With all eyes on Wall Street over the past few weeks, it's understandable that business owners are feeling a little neglected — and underappreciated.

The nation's big banks may command the headlines — and most of the direct assistance from the federal government — but for small businesses, tighter credit and skittish consumers wrought by the excesses of a few financial market giants is a recipe for disaster, with far reaching impact on the economy at large.

Last year alone, companies with fewer than 500 employees accounted for 99.9 percent of the nation's 27.2 million businesses, including 20.4 million without any employees at all, Census data shows. Small employers pay 45 percent of private-sector payrolls, and over the past decade have created up to 80 percent of net new jobs every year.

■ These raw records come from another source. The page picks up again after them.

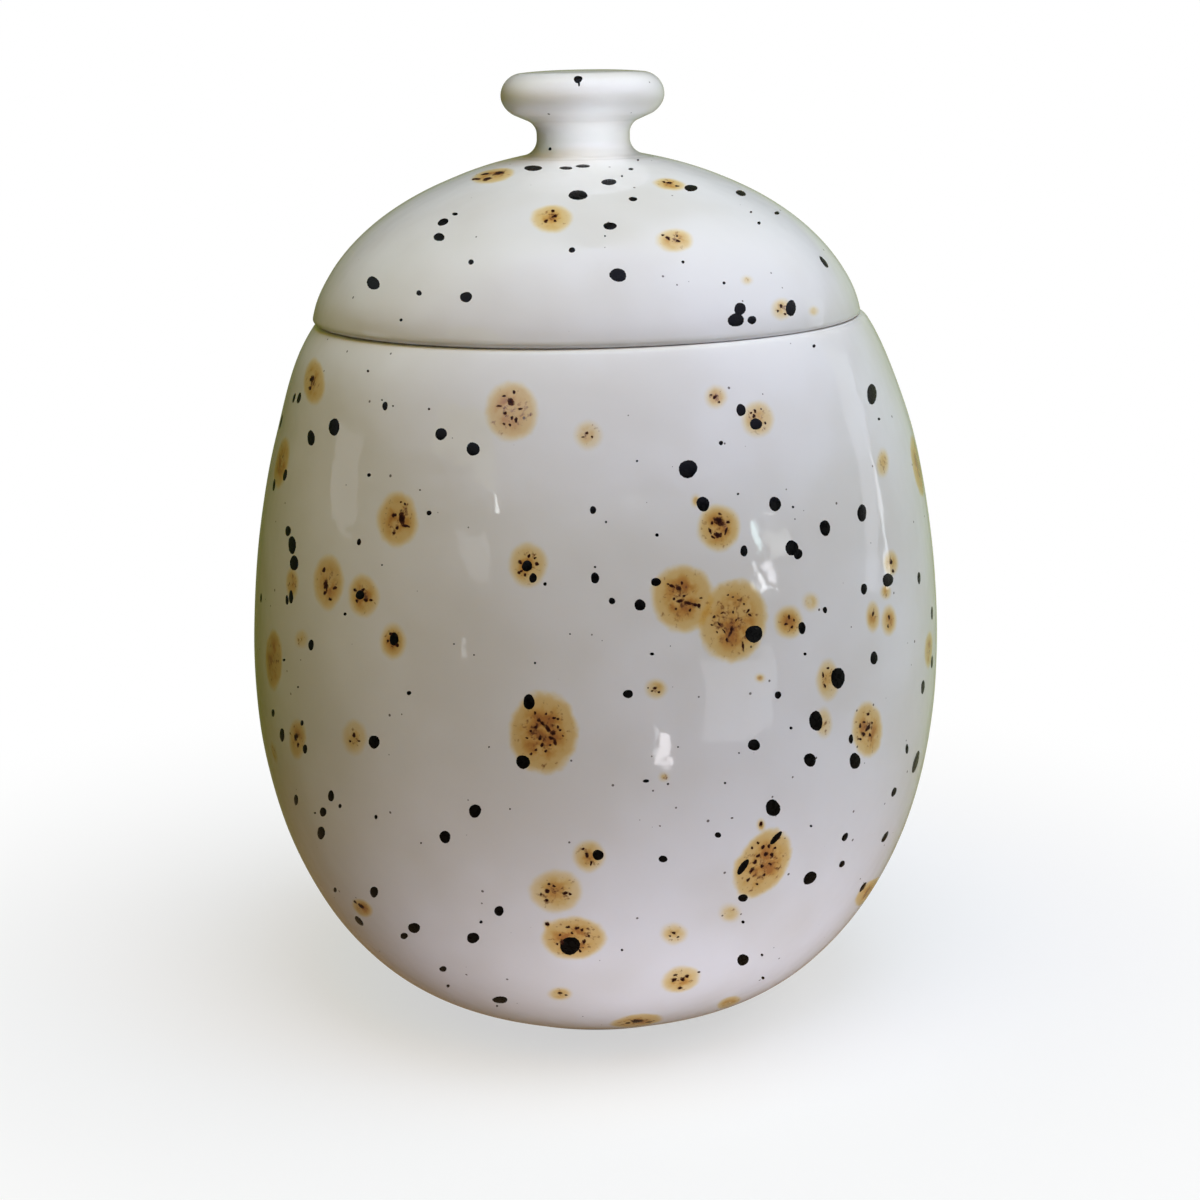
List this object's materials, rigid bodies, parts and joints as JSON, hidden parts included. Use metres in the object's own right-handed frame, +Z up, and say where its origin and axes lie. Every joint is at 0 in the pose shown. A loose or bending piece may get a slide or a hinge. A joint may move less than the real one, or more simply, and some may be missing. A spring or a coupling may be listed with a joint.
{
  "type": "biscuit jar",
  "caption": "Egg-shaped glazed stoneware biscuit jar with a domed lift-off lid and a mushroom knob.",
  "frame": {"origin": "middle of the foot ring, on the surface that the jar stands on", "axes": "+Z up along the jar's axis, +X towards the side where the rim is a little higher, -Y towards the front"},
  "size_m": [0.18, 0.18, 0.2416],
  "materials": {
    "spatter_glaze": "glossy off-white glaze with tan blotches and black spots"
  },
  "bodies": {
    "jar": {"jar_body": "spatter_glaze"},
    "lid": {"lid": "spatter_glaze", "knob": "spatter_glaze"}
  },
  "joints": [
    {"name": "lid_lift", "type": "slide", "parent": "jar", "child": "lid", "axis": [0, 0, 1], "range_m": [0, 0.12]}
  ]
}
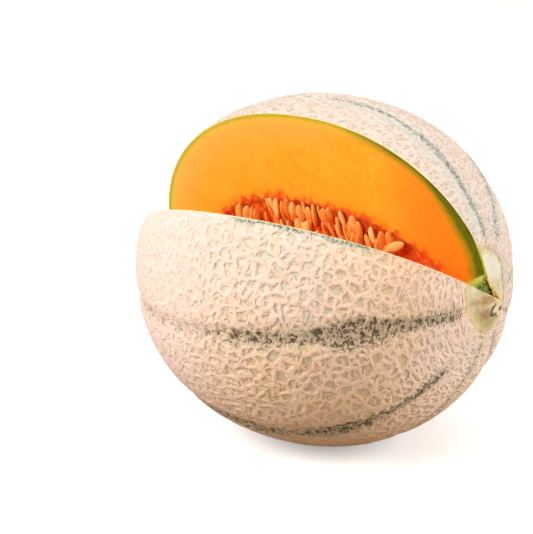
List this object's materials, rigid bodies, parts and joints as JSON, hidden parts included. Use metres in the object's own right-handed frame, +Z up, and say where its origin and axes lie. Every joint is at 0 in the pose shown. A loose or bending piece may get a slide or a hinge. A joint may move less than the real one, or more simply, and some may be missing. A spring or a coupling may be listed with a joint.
{
  "type": "cantaloupe melon with a wedge cut out",
  "caption": "Netted round melon lying on its side, with a wedge cut out of its top that opens the seed cavity and shows the flesh, the stringy tissue and the seeds.",
  "frame": {"origin": "on the ground, under the middle of the melon's bounding box", "axes": "+X along the melon's long axis toward its stem end, +Z up, with the cut leaning from +Z toward -Y"},
  "size_m": [0.1764, 0.1662, 0.1593],
  "materials": {
    "rind": "matte",
    "flesh": "satin",
    "seed_tissue": "satin",
    "seeds": "satin"
  },
  "bodies": {
    "root": {"fruit_body": "rind", "seed_core": "seed_tissue"}
  },
  "joints": []
}
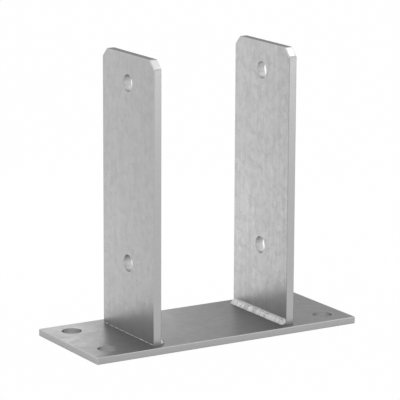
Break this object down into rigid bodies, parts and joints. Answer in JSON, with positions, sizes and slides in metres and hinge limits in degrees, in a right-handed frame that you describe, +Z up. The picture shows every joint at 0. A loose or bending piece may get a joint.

Together, these firms produce 13 times more patents per employee than large corporations, make up over 97 percent of all exporters, and generate over 28 percent of total export value.

All told, small businesses are responsible for more than half of private-sector gross domestic product.

Given their collective impact, the well-being of Main Street businesses — from the corner barber shop, restaurant, and dry cleaner, to engineering firms, software makers, and online retailers — offers the surest indicator of the overall state of the U.S. economy. How has the financial market meltdown affected them? Are banks cutting off lines of credit? Or is business better than ever?

In this, the first in a series of reports examining the toll the economic crisis is taking on the oft-cited Main Street, we put these and other questions to a cross section of America's entrepreneurs. Our panel sounds off on the new challenges they're facing — and how best to weather the storm.

Here's what they had to say:

Have the events of the past several months had an impact on your company? If so, what?

Sam Caglione, founder of Rehoboth Beach, Del.-based Dogfish Head Craft Brewery: Yes. We will be more conservative with our revenue growth and capital expenditure plans for the next three years, even though we are currently growing revenue 43 percent this year to date.

Carey Bretsch, president of Civil Design, a Brookings, S.D.-based public infrastructure project consulting firm: Absolutely. The impacts on us are people that use our services are not spending money like they were. Private developers, industry, they aren't spending money like they were and they're uncertain about the future.

Tom Magnuson, founder and owner of Magnuson Hotels, a Spokane, Wash.-based hotel chain: The U.S. hotel industry is only as healthy as all the other businesses. So, if corporate people quit or cut back on their traveling, or if other people cut back on leisure travel, or if associations end or cutback their meetings, that directly reflects on the hotel industry. It's going to be a tough couple of years.

How have you adjusted?

Caglione: We will hire fewer people than we originally assumed when budgeting for '09. We will also open fewer new markets than original planned and focus on organic growth in existing markets.

Bretsch: We've had to cut back, with our staff and our spending and things like that to compensate. Just like everybody else, we've been belt tightening. We've been marketing, to try to expand our client base.

Magnuson: Our hotel affiliates have to be successful, because we only make money if they make money. When the demand is not increasing, and perhaps decreasing, we are helping every one of our hotels stabilize, and in some cases grow well, through a market-share approach based upon making sure they have great distribution, excellent marketing and visibility, and sympathetic pricing. We're helping our guys push forward and stay visible. One of the most common reactions to downturns is for companies, whether small or large, to pull back on marketing and brand visibility. Our belief is to step forward.

Are you having trouble finding funds or credit?

Caglione: No. Thankfully, we are not in a heavy borrowing mode and we are profitable enough to grow out of cash flow with no new debt for the next three years, assuming sales stay strong. We shall see if that holds true.

Bretsch: No, not really. First, we haven't needed any. We're very liquid, so we haven't needed outside sources right now.

Magnuson: Not as of yet, because we're a privately owned company and we're not really capital-intensive, we're not really worried about the credit crunch as much as other companies might be.

If you had a magic wand, how would you fix the problem?

Caglione: Force politicians into term limits so there is less pork in Washington, and better regulate Wall Street so there is less rampant greed. All the while, keeping both entities off the backs of the small businesses that are the economic backbone of this dynamic, resilient country. It is still the land of opportunity, and I have great faith in the healing powers of ethical capitalism.

Bretsch: Where to start? Well, I think the government needs to be able to get itself out of debt, first, in order to stimulate growth and spur on the economy. I think that's going to be key to get things going again. The government is spending an awful lot of money in interest. And I think that the only way that business is going to want to expand and spend money is to see a certain future, and that future is not going to come about until the deficits start leaning the other direction. And I think you can see that right now, the crisis is attributable to practices that are somewhat unscrupulous, I think it's going to take some regulation to get things going again. Well, it's going to take an awful lot of taxpayer money first, and then regulation to make sure it doesn't happen again.

Magnuson: We're working really closely with all of our independent business affiliates to let them know that they're not alone. It's a confidence thing. People always talk about the consumer confidence level, it's amazing what happens when everyone starts talking negatively. People get tentative and pull up the drawbridge. There are a lot of troubles out there, but a little bit of confidence could help a lot.